I feel compelled to share something with you. It's probably a whole lot more than you want to know, but it's just really stupid, and so shush and read.

I don't think I've changed much since I've started this diary, but I was reading my diary from when I was 17 and I am happy to report that there has been a lot of change. In good ways.

What I'd like to share with you right now is an entry from January 20th, 1997. Bill Clinton's inaugeration day, if you will. And also the day I lost my virginity.

This entry is so frigteningly stupid, I just want to laugh. In fact, I will laugh! MUAHAHA!

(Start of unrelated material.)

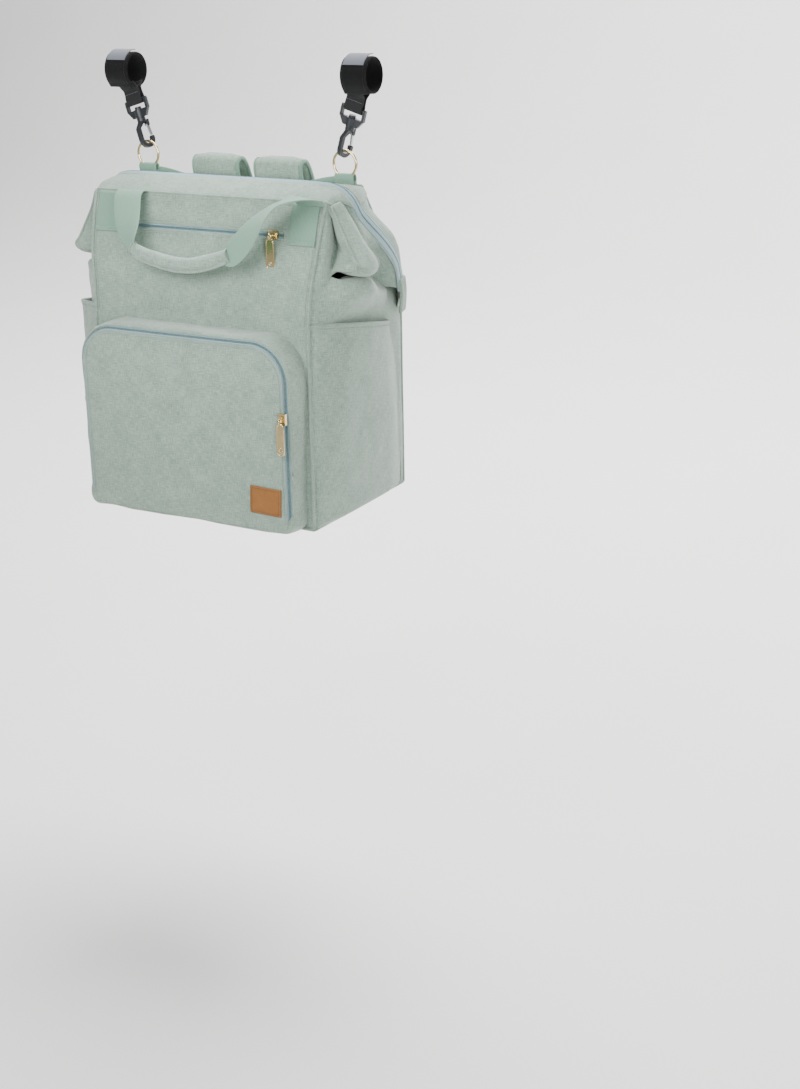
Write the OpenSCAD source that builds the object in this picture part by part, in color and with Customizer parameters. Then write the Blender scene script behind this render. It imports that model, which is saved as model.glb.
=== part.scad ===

This is actually 2 entries. One on the day we did it, another on the next day.

January 20th, 1997 -

Something important happened today. A turning point my life, actually. It was pretty fucking cool.

Today I had sex.

Some things to know about sex:

1. It hurts like a bitch when you do it for the first time

2. It hurts less the 2nd time

3. You bleed

4. It feels good.

5. Yep.

Yes, I had sex. The one thing that had seperated me from Ali-Kat. The 1 thing that me and Old Friend spent hours talking about, what I have been dreaming of for 4 years. I did it. With the person that I love more in this world, Psycho Boy.

But I don't regret it. I don't love him any less. Or more. I thought I would feel all attached and obsessed, but not really. (Nope, that comes later.) I don't really feel any differently about the relationship except for that fact that it's stronger now and it will be a hell of a lot harder to break up.

(And then blah blah blah, details you really don't want to know.)

January 21st, 1997

Well I've gone and done a bad thing. We didn't use any birth control and all day I have hearing about pregnancy. I don't think I am because we stopped before he came, but now I'm hearing about this preejaculation thing. I didn't know about that.. and I haven't had my period since September, so how can I get pregnant? I need to ask a doctor about this or something. I'm not really scared because I don't think we did it long enough for me to be pregnant, and even if I am, we can handle it. Now my faith in our relationship. Friend Girl could go sit on Psycho Boy's face and I wouldn't get jealous. I feel like we can get through anything now.

Almost everyone I know regrets having sex, but I don't, even though the circumstances could have been better, and it could have been more thought out.

*Cringe* Oh lordy.. that is so sad. How was I ever so freakin stupid?

Let that be a message to you, kids - just don't have sex. Ever. Please. Thank you.